Evaluation of patient and implant characteristics as potential prognostic factors for oral implant failures.
Journal article, 2005
PURPOSE: The purpose of this study was to evaluate patient, implant, and treatment characteristics to identify possible prognostic factors for implant failure. MATERIALS AND METHODS: Out of a database with different dental implant treatment protocols, a research database of 1 randomly selected implant per patient was created. The database consisted of 487 implants. Of these, 80 were withdrawn, 36 failed, and 371 remained successful during a 5-year follow-up period. Potential risk factors were evaluated by chi-square tests and post hoc analyses.

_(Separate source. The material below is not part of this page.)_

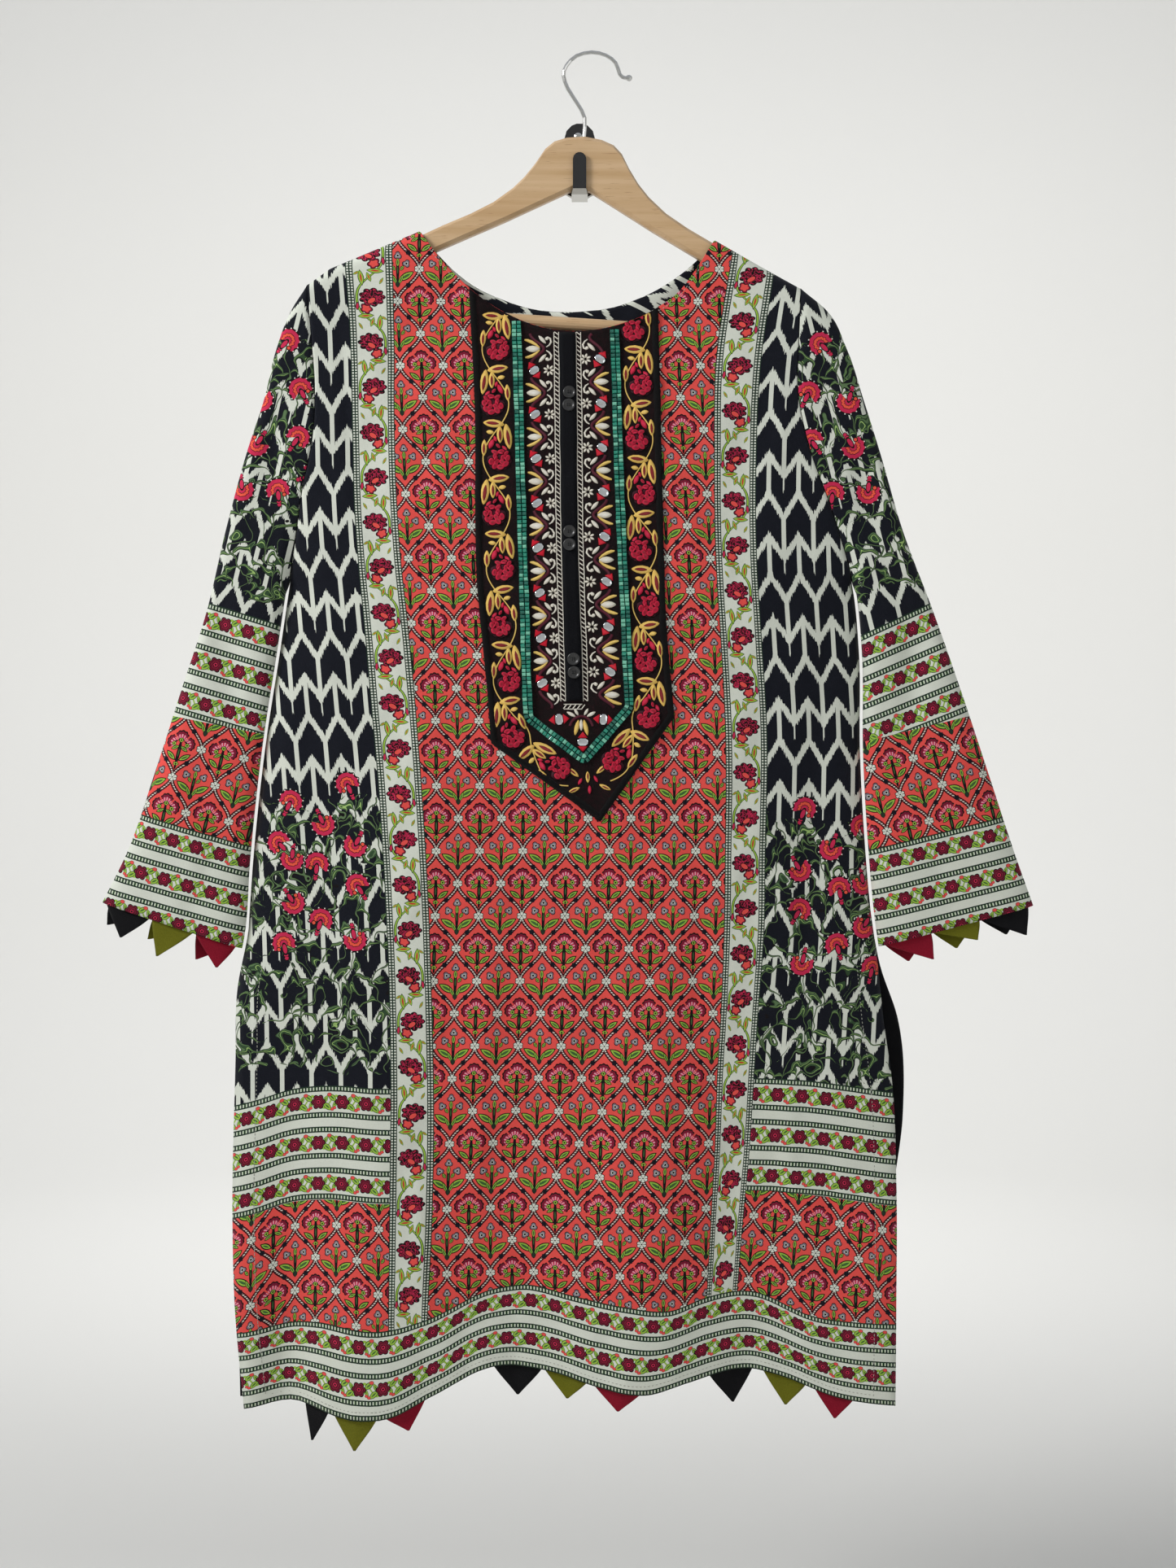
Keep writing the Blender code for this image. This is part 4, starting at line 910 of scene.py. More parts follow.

RESULTS: Significant or strongly significant differences were found regarding implant failures as a result of jawbone quality, jaw shape, implant length, treatment protocol, and combinations of jawbone-related characteristics. Responsible clinics and number of implants supporting the restoration were factors that could not be associated with implant failure. DISCUSSION: Implant failures in this study were more often seen when negative patient-related factors were present. Approximately 65% of the patients with a combination of the 2 most negative bone-related factors (jawbone quality 4 and jaw shape D or E) experienced implant failure. However, only 3% of the patients had this combination. Implant length, the only implant-related factor evaluated, was also significantly correlated with the success rate, but implant length could also be regarded as a result of the jawbone volume available. Another negative patient-related factor was the treatment protocol; however, in most cases this was also indirectly or partly related to the status of the jawbone available for implant placement. CONCLUSION: Patient selection appears to be of importance for increasing implant success rates.